◆ **Stored data**:
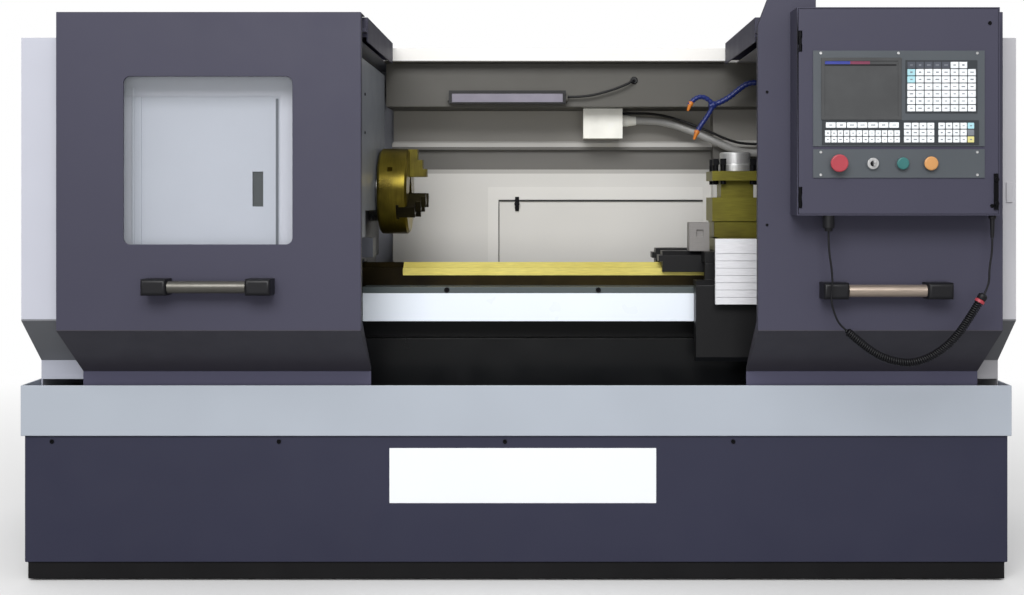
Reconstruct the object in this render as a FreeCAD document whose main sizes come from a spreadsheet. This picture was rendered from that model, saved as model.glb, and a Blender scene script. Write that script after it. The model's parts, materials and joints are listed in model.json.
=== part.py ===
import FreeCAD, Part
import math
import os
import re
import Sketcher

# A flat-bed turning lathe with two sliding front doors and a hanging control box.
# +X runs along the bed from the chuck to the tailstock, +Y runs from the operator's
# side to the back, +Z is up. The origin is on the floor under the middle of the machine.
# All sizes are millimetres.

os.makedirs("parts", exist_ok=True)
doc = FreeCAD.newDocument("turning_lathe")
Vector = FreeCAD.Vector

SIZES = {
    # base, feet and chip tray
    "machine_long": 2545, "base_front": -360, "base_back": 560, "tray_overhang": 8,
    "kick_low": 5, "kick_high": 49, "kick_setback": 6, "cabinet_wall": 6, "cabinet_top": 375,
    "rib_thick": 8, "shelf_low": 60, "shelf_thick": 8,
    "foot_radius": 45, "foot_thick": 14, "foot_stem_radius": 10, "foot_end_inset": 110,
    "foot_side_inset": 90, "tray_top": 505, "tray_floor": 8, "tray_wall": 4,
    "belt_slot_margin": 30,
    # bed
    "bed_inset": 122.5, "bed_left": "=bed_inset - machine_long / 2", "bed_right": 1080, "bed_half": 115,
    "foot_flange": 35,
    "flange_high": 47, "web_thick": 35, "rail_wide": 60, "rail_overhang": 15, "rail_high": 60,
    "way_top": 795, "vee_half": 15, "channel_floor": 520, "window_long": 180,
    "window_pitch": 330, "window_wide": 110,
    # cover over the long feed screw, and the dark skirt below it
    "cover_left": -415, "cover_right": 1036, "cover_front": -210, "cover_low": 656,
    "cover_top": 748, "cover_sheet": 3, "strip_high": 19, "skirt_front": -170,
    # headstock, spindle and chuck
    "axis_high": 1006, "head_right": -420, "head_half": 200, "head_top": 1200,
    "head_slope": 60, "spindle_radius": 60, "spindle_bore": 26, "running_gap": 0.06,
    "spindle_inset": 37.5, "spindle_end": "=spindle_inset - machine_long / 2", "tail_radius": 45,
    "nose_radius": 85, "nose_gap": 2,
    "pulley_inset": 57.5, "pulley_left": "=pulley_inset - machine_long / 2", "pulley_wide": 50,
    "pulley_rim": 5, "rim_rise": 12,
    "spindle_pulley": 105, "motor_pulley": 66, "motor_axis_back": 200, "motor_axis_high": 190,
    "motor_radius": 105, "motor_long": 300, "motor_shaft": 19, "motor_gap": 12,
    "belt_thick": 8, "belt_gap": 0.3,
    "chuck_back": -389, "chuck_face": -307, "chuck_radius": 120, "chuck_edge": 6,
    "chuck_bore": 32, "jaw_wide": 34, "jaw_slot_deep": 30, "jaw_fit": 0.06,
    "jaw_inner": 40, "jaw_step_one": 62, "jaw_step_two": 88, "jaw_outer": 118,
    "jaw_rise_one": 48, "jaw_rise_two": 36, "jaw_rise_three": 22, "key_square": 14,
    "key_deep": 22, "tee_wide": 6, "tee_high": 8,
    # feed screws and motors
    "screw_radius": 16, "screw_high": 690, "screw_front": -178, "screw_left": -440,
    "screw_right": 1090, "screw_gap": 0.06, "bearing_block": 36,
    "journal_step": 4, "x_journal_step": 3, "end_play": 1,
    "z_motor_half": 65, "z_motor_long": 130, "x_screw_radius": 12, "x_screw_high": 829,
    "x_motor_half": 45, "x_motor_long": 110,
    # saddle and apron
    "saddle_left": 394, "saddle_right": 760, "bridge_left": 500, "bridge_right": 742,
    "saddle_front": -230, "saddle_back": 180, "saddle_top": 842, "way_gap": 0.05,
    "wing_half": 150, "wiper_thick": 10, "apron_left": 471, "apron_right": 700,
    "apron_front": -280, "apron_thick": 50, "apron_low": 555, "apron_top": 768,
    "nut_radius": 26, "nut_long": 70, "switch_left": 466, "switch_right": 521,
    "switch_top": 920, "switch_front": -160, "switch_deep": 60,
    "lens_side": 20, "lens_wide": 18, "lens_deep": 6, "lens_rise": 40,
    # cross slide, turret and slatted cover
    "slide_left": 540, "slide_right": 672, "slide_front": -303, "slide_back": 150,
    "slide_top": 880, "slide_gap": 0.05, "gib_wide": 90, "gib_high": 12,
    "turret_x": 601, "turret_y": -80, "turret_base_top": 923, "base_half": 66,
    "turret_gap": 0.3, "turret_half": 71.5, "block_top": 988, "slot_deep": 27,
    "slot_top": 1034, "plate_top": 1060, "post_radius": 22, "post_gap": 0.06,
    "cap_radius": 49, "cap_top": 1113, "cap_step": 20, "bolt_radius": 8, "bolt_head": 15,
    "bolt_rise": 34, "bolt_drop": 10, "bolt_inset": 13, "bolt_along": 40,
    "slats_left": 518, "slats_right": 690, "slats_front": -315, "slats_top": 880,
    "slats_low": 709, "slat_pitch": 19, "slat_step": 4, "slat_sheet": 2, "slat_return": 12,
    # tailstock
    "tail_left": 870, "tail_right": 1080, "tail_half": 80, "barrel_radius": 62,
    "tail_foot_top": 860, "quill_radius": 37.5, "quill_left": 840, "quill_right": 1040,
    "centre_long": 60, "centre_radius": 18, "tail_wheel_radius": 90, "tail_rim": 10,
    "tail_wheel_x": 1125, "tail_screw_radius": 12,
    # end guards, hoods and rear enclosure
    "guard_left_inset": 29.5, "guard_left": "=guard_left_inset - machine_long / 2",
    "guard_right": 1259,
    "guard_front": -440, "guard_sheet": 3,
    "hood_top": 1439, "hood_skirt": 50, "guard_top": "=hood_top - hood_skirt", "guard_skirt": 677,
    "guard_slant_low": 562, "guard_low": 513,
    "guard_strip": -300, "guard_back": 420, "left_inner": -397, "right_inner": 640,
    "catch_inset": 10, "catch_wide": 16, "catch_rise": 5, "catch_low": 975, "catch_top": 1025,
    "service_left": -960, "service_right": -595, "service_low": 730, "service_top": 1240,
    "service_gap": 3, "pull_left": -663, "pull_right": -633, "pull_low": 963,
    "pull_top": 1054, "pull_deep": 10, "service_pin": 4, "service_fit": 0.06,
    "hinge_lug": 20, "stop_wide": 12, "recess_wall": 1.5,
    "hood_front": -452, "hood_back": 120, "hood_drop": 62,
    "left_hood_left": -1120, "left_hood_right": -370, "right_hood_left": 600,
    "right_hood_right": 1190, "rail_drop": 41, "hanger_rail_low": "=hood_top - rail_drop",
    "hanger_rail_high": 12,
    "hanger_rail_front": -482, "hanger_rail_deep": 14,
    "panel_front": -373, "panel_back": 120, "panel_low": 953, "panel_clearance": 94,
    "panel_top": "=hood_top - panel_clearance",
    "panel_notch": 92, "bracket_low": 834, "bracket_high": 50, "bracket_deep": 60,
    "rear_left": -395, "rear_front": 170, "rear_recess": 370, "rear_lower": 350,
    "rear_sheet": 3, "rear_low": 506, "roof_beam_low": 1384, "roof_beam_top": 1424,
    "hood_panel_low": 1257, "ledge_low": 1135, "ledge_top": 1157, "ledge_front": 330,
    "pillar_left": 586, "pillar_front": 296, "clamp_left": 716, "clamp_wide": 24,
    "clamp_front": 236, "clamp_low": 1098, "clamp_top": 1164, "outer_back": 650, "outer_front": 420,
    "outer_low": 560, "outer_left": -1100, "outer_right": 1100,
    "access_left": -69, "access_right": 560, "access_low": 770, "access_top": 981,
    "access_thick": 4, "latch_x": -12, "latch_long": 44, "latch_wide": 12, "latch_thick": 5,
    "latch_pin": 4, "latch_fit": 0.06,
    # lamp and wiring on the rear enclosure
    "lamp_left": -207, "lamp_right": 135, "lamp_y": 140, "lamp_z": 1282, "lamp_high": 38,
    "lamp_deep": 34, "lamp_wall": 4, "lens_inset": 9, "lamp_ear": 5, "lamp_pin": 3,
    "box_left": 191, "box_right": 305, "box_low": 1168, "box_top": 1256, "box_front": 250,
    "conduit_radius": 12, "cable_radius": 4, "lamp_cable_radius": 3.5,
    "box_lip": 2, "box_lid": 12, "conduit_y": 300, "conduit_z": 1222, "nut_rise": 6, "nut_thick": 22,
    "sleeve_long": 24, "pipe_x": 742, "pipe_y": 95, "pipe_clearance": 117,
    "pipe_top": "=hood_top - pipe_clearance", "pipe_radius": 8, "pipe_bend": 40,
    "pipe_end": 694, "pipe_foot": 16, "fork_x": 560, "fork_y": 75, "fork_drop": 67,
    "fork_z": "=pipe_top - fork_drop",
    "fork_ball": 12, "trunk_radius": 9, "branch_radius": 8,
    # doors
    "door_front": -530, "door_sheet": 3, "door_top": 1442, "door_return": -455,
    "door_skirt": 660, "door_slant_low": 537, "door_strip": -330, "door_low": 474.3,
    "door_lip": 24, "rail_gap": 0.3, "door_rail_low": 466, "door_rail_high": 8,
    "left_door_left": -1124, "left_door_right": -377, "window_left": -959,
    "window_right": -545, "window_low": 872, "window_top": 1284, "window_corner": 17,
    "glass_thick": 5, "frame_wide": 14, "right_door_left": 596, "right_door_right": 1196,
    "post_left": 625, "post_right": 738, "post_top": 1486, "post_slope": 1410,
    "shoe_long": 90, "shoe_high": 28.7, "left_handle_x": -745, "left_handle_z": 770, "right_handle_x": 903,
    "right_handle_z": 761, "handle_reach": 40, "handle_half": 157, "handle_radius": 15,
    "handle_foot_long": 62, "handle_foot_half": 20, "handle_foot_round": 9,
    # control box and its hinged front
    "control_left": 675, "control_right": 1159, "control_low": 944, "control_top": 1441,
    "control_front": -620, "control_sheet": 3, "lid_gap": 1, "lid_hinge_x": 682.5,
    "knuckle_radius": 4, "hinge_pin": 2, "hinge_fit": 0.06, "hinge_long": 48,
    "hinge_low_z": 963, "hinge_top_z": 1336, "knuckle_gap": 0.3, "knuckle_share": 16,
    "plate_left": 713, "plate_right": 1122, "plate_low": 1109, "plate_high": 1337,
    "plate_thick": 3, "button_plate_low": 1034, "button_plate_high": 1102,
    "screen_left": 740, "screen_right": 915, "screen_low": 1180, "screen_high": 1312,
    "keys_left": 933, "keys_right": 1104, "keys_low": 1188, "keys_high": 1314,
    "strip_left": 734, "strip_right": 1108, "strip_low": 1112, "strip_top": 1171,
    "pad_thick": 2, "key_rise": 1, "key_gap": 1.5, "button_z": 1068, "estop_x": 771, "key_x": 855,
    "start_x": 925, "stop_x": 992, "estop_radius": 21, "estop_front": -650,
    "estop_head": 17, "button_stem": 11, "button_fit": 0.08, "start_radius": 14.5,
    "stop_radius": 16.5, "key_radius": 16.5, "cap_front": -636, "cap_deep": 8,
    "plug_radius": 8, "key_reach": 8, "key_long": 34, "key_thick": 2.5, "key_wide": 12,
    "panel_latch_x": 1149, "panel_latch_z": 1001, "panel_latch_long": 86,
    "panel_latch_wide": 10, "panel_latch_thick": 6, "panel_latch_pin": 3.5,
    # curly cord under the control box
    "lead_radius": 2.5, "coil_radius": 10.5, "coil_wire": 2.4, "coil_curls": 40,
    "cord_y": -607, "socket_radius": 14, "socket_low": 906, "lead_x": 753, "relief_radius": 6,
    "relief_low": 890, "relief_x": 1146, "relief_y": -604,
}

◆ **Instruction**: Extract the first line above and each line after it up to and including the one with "import Sketcher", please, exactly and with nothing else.

◆ **Result**:
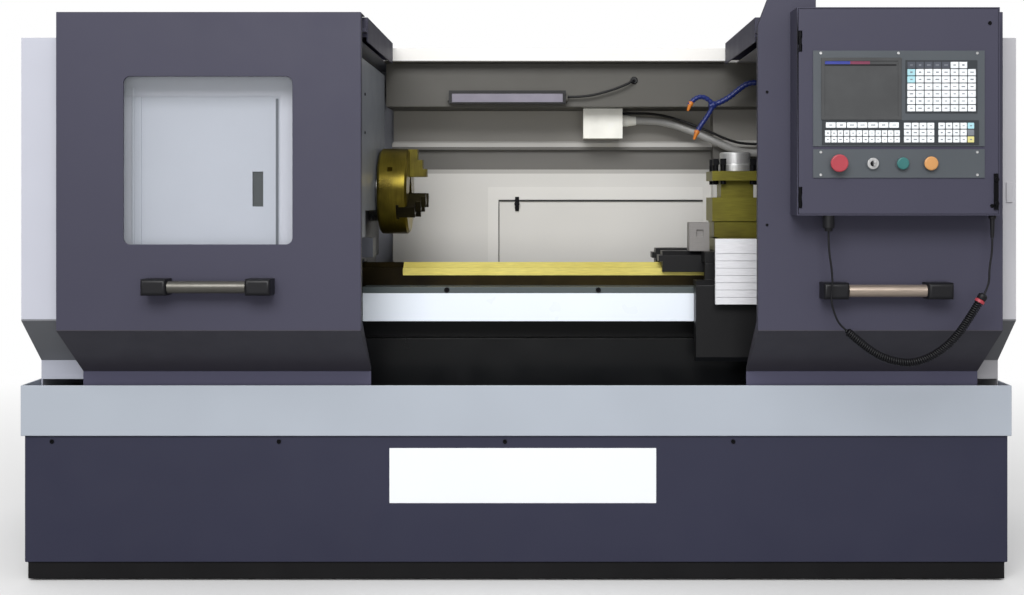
Reconstruct the object in this render as a FreeCAD document whose main sizes come from a spreadsheet. This picture was rendered from that model, saved as model.glb, and a Blender scene script. Write that script after it. The model's parts, materials and joints are listed in model.json.
=== part.py ===
import FreeCAD, Part
import math
import os
import re
import Sketcher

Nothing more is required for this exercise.